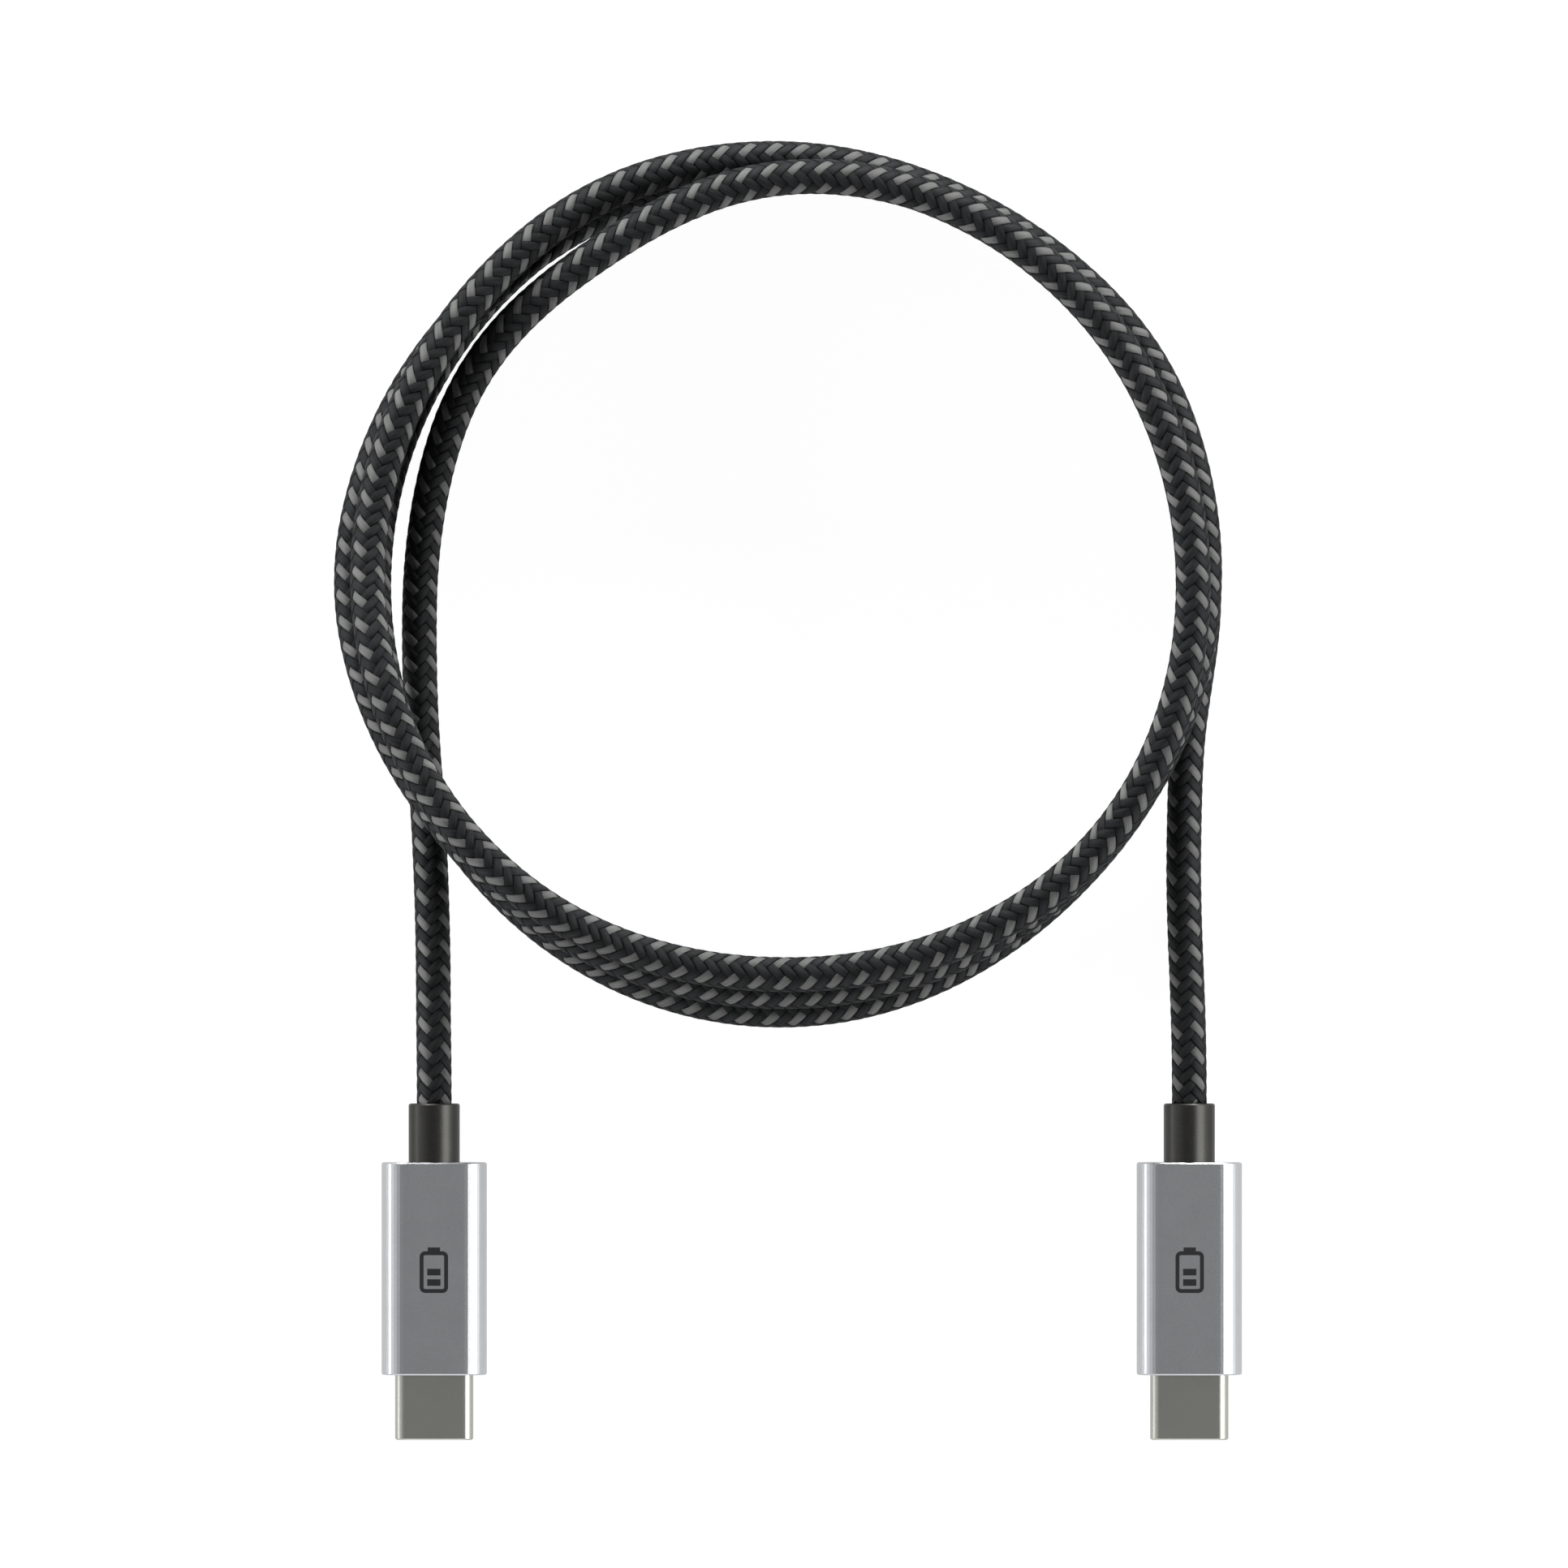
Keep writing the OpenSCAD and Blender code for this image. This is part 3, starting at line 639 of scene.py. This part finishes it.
def make_world():
    """White backdrop, dim light, and a sky for polished faces that brightens to the horizon."""
    world = bpy.data.worlds.new("studio")
    bpy.context.scene.world = world
    world.use_nodes = True
    tree = world.node_tree
    split = tree.nodes.new("ShaderNodeSeparateXYZ")
    tree.links.new(tree.nodes.new("ShaderNodeTexCoord").outputs["Generated"], split.inputs[0])
    ramp = tree.nodes.new("ShaderNodeValToRGB")
    ramp.color_ramp.interpolation = "EASE"
    while len(ramp.color_ramp.elements) < len(SKY):
        ramp.color_ramp.elements.new(0.5)
    for element, (height, grey) in zip(ramp.color_ramp.elements, SKY):
        element.position = height
        element.color = (grey, grey, grey * SKY_BLUE, 1)
    tree.links.new(split.outputs["Z"], ramp.inputs["Fac"])
    sky = tree.nodes["Background"]
    tree.links.new(ramp.outputs["Color"], sky.inputs["Color"])
    lit = by_ray(tree, "Is Glossy Ray", plain_background(tree, AMBIENT), sky)
    seen = by_ray(tree, "Is Camera Ray", lit, plain_background(tree, BACKDROP))
    tree.links.new(seen.outputs[0], tree.nodes["World Output"].inputs["Surface"])


def softbox(name, azimuth, tilt, radiance, size, distance=0.7, gloss=True, diffuse=True):
    """Area light aimed at the cable. azimuth goes from +X to +Y, and tilt is from straight up."""
    light = bpy.data.lights.new(name, "AREA")
    light.shape = "RECTANGLE"
    light.size, light.size_y = size
    light.energy = radiance * math.pi * size[0] * size[1]
    box = bpy.data.objects.new(name, light)
    a, t = math.radians(azimuth), math.radians(tilt)
    away = (math.sin(t) * math.cos(a), math.sin(t) * math.sin(a), math.cos(t))
    centre = ((cad_low.x + cad_high.x) / 2, (cad_low.y + cad_high.y) / 2, 0)
    box.location = [c + distance * d for c, d in zip(centre, away)]
    box.rotation_euler = (0, t, a)
    box.visible_camera = False
    box.visible_glossy = gloss
    box.visible_diffuse = diffuse
    bpy.context.scene.collection.objects.link(box)


def make_lights():
    softbox("right_softbox", 0, 53, 2.4, WIDE_PANEL, diffuse=False)
    softbox("back_softbox", 90, 53, 1.6, WIDE_PANEL, diffuse=False)
    softbox("left_strip", 180, 86, 1.6, STRIP, diffuse=False)
    softbox("low_right_softbox", 0, 79, 9, LOW_PANEL, gloss=False)
    softbox("low_left_softbox", 180, 80, 11, LOW_PANEL, gloss=False)
    softbox("low_front_softbox", 270, 80, 3.5, LOW_PANEL, gloss=False)
    softbox("low_back_softbox", 90, 78, 12, LOW_PANEL)


# ---- build ----

make_camera()
bpy.context.scene.view_settings.view_transform = "Standard"

core = make_core()
braid = make_braid()
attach(core, BODY)
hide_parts("cord_coil", "cord_tail_a", "cord_tail_b")
for ribbons in braid.values():
    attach(ribbons, BODY)

dress_nodes()
dress(core, surface_material("cord_core", CORE_COLOUR_AND_GAP_SHADE, 0, 0.8, 0.2 * MM))
light_yarn = yarn_material("light_yarn", YARN_LIGHT, 0.4, 1.4)
dark_yarn = yarn_material("dark_yarn", YARN_DARK, 0.1, 1.9)
for name, piece in braid.items():
    dress(piece, light_yarn if name == "braid_light" else dark_yarn)

make_floor()
make_world()
make_lights()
******************************
* _Exercise instructions_
Go through the listing above and pull out each line containing the word "BODY".

* _Exercise response_
attach(core, BODY)
    attach(ribbons, BODY)